■ Exercise ■
Look through the lines below and extract each one that contains "scene".

■ Source material ■
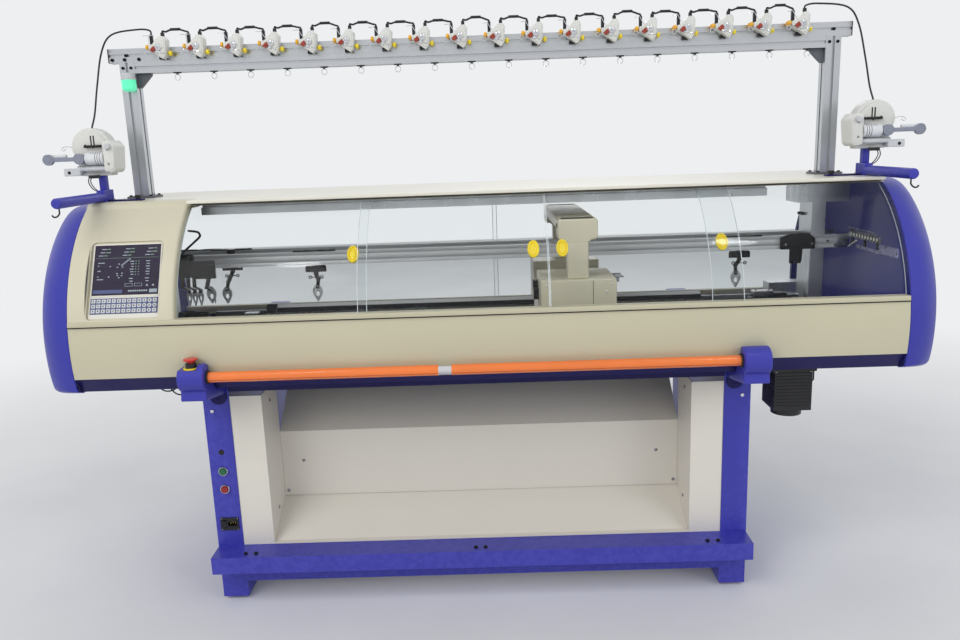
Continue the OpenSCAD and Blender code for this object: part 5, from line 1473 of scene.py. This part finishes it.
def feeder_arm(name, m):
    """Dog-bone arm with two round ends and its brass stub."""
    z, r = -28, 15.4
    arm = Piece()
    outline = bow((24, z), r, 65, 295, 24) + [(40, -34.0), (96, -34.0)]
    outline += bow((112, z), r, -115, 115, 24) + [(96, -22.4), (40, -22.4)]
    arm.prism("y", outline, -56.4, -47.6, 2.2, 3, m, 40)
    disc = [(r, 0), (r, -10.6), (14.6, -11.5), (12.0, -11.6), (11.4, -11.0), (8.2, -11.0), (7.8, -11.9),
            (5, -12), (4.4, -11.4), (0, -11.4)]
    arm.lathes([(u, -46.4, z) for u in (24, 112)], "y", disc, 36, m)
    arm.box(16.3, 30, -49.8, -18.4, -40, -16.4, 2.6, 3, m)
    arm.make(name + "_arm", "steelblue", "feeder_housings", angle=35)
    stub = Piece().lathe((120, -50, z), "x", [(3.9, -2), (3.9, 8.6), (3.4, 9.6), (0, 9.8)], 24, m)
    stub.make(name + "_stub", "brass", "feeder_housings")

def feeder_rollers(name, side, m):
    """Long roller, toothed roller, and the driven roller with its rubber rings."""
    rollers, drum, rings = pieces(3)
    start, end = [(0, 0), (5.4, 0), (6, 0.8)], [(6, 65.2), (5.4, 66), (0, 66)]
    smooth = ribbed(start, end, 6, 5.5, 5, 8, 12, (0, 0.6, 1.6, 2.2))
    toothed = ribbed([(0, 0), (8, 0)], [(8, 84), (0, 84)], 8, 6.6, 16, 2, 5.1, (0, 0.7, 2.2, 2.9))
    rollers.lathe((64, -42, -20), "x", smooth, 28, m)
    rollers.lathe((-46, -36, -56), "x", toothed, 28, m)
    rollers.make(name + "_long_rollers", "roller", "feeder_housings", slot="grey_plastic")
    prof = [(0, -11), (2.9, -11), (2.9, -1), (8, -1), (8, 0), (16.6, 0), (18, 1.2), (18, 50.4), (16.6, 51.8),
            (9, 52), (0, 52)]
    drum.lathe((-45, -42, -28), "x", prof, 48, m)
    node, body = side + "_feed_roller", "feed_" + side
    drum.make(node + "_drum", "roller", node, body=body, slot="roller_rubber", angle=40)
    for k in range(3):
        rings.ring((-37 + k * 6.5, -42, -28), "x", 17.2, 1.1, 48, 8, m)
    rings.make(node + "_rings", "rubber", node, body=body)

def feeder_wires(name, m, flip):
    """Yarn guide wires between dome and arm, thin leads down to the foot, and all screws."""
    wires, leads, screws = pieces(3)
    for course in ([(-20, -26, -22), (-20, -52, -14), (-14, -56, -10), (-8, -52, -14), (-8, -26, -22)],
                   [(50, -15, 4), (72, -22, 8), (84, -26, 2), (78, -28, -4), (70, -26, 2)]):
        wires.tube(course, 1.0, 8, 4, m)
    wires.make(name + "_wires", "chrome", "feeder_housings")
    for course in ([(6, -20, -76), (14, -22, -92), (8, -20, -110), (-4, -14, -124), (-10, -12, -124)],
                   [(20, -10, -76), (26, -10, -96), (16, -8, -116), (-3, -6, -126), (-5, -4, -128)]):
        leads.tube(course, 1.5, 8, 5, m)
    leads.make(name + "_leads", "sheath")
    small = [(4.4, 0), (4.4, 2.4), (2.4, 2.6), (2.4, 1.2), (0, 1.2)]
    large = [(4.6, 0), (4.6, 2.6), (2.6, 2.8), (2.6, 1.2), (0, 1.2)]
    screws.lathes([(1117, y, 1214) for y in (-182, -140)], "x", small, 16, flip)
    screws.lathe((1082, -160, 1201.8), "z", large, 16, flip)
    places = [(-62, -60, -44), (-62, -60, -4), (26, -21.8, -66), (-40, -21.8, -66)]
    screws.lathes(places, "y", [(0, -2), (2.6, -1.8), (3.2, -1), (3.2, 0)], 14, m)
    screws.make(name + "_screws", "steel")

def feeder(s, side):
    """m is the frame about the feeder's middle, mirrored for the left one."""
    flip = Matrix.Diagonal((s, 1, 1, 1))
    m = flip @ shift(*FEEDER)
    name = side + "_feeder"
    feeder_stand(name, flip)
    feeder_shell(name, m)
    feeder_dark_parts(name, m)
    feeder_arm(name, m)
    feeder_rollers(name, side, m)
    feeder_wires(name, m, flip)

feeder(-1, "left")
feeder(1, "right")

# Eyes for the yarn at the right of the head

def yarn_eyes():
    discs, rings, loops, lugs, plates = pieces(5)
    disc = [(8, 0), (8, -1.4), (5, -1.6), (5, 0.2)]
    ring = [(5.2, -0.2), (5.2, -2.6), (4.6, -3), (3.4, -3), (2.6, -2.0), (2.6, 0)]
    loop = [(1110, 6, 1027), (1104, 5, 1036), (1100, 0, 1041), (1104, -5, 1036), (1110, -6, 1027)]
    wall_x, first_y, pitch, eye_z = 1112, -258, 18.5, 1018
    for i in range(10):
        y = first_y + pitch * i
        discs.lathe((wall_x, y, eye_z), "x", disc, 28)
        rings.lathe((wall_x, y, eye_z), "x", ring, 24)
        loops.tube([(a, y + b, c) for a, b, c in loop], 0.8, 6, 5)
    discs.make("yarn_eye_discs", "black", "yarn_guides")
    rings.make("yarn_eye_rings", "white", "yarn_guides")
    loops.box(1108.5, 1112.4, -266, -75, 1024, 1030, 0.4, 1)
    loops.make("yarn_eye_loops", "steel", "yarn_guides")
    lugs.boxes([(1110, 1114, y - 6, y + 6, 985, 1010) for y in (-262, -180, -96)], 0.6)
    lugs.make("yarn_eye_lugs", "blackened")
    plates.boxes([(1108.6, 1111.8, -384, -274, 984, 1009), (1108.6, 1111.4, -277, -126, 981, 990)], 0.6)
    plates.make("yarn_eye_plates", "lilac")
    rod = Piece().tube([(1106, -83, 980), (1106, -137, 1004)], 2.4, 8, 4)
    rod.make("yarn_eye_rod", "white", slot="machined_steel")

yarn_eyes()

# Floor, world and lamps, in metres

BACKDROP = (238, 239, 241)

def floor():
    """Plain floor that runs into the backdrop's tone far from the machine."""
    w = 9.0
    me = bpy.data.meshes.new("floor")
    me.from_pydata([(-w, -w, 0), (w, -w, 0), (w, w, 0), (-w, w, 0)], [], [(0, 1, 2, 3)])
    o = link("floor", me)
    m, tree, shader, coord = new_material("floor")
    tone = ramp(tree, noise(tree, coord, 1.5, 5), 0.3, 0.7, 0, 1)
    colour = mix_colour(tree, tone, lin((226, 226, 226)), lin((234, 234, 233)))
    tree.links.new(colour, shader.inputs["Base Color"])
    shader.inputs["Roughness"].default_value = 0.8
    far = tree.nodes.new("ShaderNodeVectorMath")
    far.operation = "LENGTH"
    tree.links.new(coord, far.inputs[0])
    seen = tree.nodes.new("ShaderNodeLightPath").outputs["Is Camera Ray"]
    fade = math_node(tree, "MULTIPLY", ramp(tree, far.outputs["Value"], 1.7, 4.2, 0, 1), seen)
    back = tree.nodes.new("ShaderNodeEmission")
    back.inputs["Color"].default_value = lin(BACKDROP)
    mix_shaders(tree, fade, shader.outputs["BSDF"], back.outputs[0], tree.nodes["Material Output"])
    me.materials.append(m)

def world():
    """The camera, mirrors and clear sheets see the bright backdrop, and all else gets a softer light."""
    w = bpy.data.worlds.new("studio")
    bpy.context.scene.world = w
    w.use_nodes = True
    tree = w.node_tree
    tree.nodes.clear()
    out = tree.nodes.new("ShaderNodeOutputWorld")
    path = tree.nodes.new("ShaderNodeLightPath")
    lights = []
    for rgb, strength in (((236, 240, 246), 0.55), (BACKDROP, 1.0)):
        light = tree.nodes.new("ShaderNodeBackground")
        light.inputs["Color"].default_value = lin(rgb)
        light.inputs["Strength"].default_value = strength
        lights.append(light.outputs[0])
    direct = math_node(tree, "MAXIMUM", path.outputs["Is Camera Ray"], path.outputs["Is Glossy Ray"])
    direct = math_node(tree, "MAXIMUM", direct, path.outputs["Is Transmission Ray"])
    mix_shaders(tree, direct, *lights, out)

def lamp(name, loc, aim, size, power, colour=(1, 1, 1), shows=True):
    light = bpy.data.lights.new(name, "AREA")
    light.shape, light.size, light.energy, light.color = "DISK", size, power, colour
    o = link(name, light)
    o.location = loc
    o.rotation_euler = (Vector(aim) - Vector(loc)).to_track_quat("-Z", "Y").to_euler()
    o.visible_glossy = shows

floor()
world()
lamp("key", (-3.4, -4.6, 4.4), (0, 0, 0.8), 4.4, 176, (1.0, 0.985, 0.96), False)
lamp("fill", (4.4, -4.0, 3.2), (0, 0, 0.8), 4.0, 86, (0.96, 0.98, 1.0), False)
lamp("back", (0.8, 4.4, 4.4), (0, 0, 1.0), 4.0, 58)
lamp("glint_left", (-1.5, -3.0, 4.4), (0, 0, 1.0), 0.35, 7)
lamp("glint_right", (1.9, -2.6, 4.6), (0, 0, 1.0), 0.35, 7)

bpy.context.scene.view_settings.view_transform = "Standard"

■ Solution for this exercise ■
Continue the OpenSCAD and Blender code for this object: part 5, from line 1473 of scene.py. This part finishes it.
    bpy.context.scene.world = w
bpy.context.scene.view_settings.view_transform = "Standard"